I'm troubled by that charge—and by the fact that we nearly came to blows by the end of the conversation. But when it comes to politics in a time of war, I think that relativism is, well, relative. Fahrenheit 9/11 must be viewed in the context of the Iraq occupation and the torrent of misleading claims that got us there. It must be viewed in the context of Rush Limbaugh repeating the charge that Hillary Clinton had Vince Foster murdered in Fort Marcy Park, or laughing off the exposure of Valerie Plame when, had this been a Democratic administration, he'd be calling every day for the traitor's head. It must be viewed in the context of Ann Coulter calling for the execution of people who disagree with her. It must be viewed in the context of another new documentary, the superb The Hunting of the President, that documents—irrefutably—the lengths to which the right went to destroy Bill Clinton. Moore might be a demagogue, but never—not even during Watergate—has a U.S. administration left itself so open to this kind of savaging.

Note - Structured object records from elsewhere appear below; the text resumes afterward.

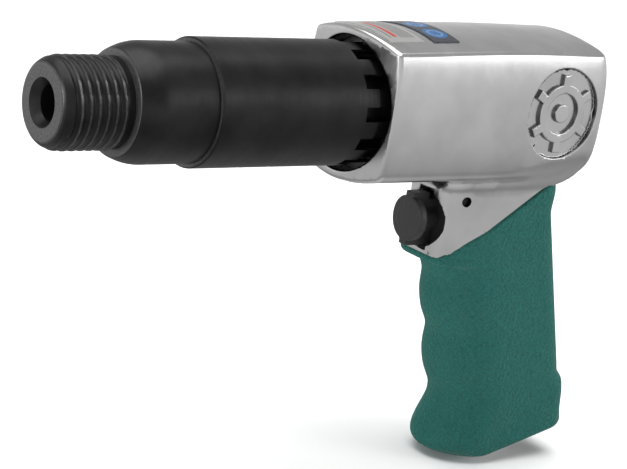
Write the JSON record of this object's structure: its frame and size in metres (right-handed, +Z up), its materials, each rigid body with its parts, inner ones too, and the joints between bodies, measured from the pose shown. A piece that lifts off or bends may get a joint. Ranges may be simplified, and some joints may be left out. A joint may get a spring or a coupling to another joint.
{
  "type": "pneumatic rivet gun",
  "caption": "Pistol-grip air hammer for driving rivets: threaded nose, black barrel with a notched exhaust sleeve, cast aluminium head, button trigger and a green rubber grip.",
  "frame": {"origin": "on the bore axis at the front end of the shank bore's straight wall, 2.6 mm inside the muzzle face", "axes": "+X out of the muzzle, +Z up, +Y to the gun's left side"},
  "size_m": [0.2117, 0.046, 0.144],
  "materials": {
    "cast_aluminium": "brushed and polished",
    "green_rubber": "grained",
    "black_steel": "satin black oxide",
    "steel": "ground",
    "brass": "turned",
    "black_rubber": "smooth",
    "black_plastic": "matte",
    "label_white": "printed film",
    "label_dark": "printed film"
  },
  "bodies": {
    "housing": {"housing": "cast_aluminium", "grip_sleeve": "green_rubber", "barrel": "black_steel", "exhaust_sleeve": "black_steel", "seat_ring": "black_steel", "sleeve_oring": "black_rubber", "valve_seat": "steel", "valve_cap": "steel", "valve_dowels": "steel", "end_cushion": "black_rubber", "trigger_pin": "black_steel", "throttle_bushing": "brass", "bushing_orings": "black_rubber", "stem_oring": "black_rubber", "throttle_spring": "steel", "inlet_bushing": "steel", "inlet_oring": "black_rubber", "inlet_screen": "steel", "rating_label": "label_white", "symbol_label": "label_dark"},
    "trigger": {"trigger": "black_plastic"},
    "throttle": {"throttle_valve": "steel", "throttle_seal": "black_rubber"},
    "piston": {"piston": "steel"},
    "valve_disc": {"valve_disc": "steel"}
  },
  "joints": [
    {"name": "trigger_slide", "type": "slide", "parent": "housing", "child": "trigger", "axis": [-1, 0, 0], "range_m": [0, 0.005], "stiffness_N_per_m": 400, "springref_m": -0.02},
    {"name": "throttle_slide", "type": "slide", "parent": "housing", "child": "throttle", "axis": [-1, 0, 0], "range_m": [0, 0.005], "deforming": ["throttle_spring"]},
    {"name": "piston_slide", "type": "slide", "parent": "housing", "child": "piston", "axis": [1, 0, 0], "range_m": [0, 0.075]},
    {"name": "valve_slide", "type": "slide", "parent": "housing", "child": "valve_disc", "axis": [1, 0, 0], "range_m": [0, 0.001]}
  ],
  "couplings": [
    {"joint": "throttle_slide", "follows": "trigger_slide", "ratio": 1}
  ]
}
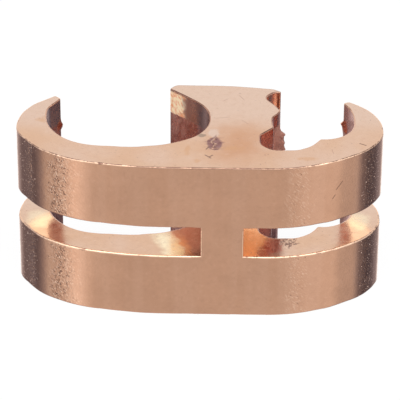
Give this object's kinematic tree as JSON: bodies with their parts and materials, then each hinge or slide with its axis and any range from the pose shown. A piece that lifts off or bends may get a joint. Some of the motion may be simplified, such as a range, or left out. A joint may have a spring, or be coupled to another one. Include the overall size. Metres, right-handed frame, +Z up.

Along with many other polite liberals, I cringed last year when Moore launched into his charmless, pugilistic acceptance speech at the Academy Awards. Oh, how vulgar, I thought—couldn't he at least have been funny? A year later, I think I might have been too hard on the fat prick. Six months before her death in 1965, the great novelist Dawn Powell wrestled in her diary with the unseemliness of political speech during an "artistic" event: "Lewis Mumford gave jolt to the occasion and I realized I had gotten as chicken as the rest of America because what he said—we had no more right in Vietnam than Russia had in Cuba—was true but I did not think he should use his position to declaim this. Later I saw the only way to accomplish anything is by 'abusing' your power." Exactly. Fahrenheit 9/11 is not a documentary for the ages, it is an act of counterpropaganda that has a boorish, bullying force. It is, all in all, a legitimate abuse of power.


Apology for the extensive quoting. You really should still go read the whole thing. (Don't you just have to love a critic who quotes Dawn Powell?)

Also, despite all the quibbling about what documentaries are (which is an interesting question that's being hit on sideways all over the place), this article contains the best statement I've seen by Moore about how he views the movie.

Moore made no apologies for his partisanship. "Documentaries by their very nature are supposed to have a point of view," he said during the conference call. He calls his documentary "an op-ed piece -- it presents my opinion based on fact." He said he believes the movie is playing strongly in Middle America, and that it has confounded theories that "it would only speak to the choir."

"The documentary filmgoing audience is not that large. . . . I would imagine tens of thousands of people came this weekend who had never been to a documentary in a movie theater in their lives," says Moore.


I can't say I disagree with him, but Edelstein and others seem to. I have to think more about it before I'm sure. I will say this: knowing the artist/creator's intentions create an interesting framework to view the movie in. And viewed through Moore's definition, I'd say his movie's an unquestionable and rousing success.